Asmaa Mahfouz’s call to action, issued in January before the occupation of Tahrir Square, reflected the women in the streets of Russia nearly a century earlier: “Whoever says women shouldn’t go to protests because they will get beaten, let him have some honor and manhood and come with me on January 25th… Go down to the street. Come with us. Bring five people or 10 people…Never say there’s no hope. Hope disappears only when you say there’s none. So long as you come down with us, there will be hope. Don’t be afraid of the government. Fear none but God. God says He will not change the condition of a people until they change what is in themselves. Don’t think you can be safe anymore. None of us are. Come down with us and demand your rights, my rights, your family’s rights. I am going down on January 25th, and I will say no to corruption, no to this regime.”
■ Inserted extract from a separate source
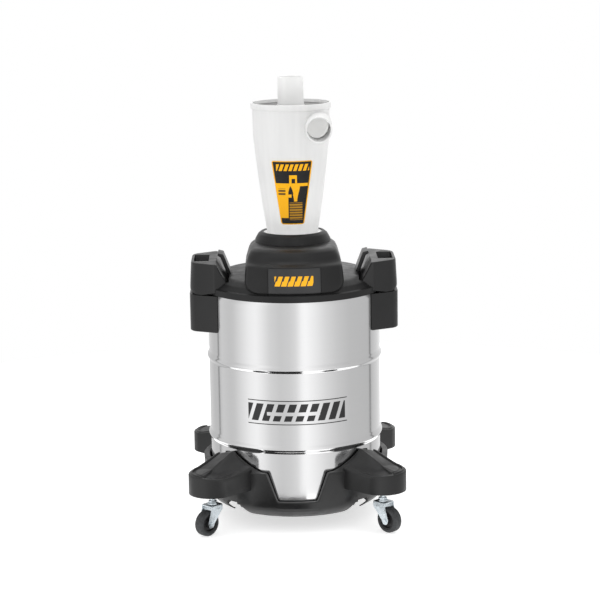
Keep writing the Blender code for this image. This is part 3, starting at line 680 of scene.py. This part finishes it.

In Egypt, we don’t know how things are going to turn out, but we do know that a continued commitment to the participation of women in the revolution will be central to any success it may achieve. Without the liberation of the oppressed within a society, there can be no chance of a revolution succeeding, and that is why anyone who considers themselves a revolutionary must take up the fight against sexism, the fight against racism, against homophobia and transphobia, and all other forms of oppression.

For the first time in many of our lives, there is once again, a fighting grassroots women’s movement. The situation is one full of possibility. Standing together we are strong—in the streets, on the shop floor, on the campuses—and we can do what may have seemed impossible in the past—what might have seemed impossible last week. More true than ever are the words of Assata Shakur: “A woman’s place is in the struggle.”